Turkey cares less about Iran’s economic integration than about containing Iranian influence in Syria and Iraq, where the two have long backed opposing sides. Ankara’s enthusiasm is about being a co-architect of the new order, not about welcoming a Shiite rival into it. Pakistan’s limits are more structural. Islamabad shares a long and often violent border with Iran through Balochistan on one side and archrival India on the other. It is also bound to Saudi Arabia by a defense pact that functions partly as a hedge against Iran, a commitment that leaves Pakistan unable to champion Iran’s full integration without making itself less valuable to its wealthier patrons across the Gulf.
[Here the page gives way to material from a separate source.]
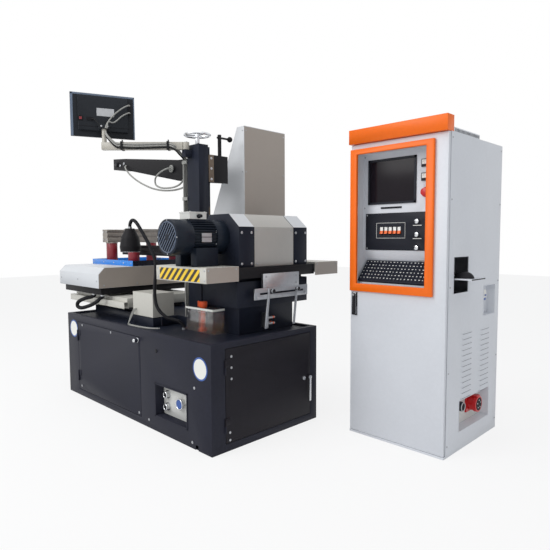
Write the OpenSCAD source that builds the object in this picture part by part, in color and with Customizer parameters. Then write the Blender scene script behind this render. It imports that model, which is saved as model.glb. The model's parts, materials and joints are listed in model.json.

Together these interests describe an order that absorbs Iran economically while keeping it at arm’s length militarily. That ceiling is what makes a smaller U.S. role so attractive. Yet the militaries that are taking on this burden still depend on American parts, munitions, and training to keep functioning. Washington can shrink toward guarantor of last resort because Saudi Arabia, the UAE, Turkey, and Pakistan are each independently and collectively committed to keeping Iran’s reentry plausible without letting it dominate the region. It only requires them to keep managing Iran themselves, which the war showed they are willing to do.
A regional order that gives Tehran a seat at the table on terms its neighbors control beats trusting a guarantor that started a war it could not finish and stuck the Gulf with the bill. The enmity between Tehran and Washington is 47 years old, and deterrence, sanctions, and back channels have never dissolved it. The war may have forced the region to build something else. Whether it can do so sustainably will decide if Washington ever gets the homecoming it keeps promising itself.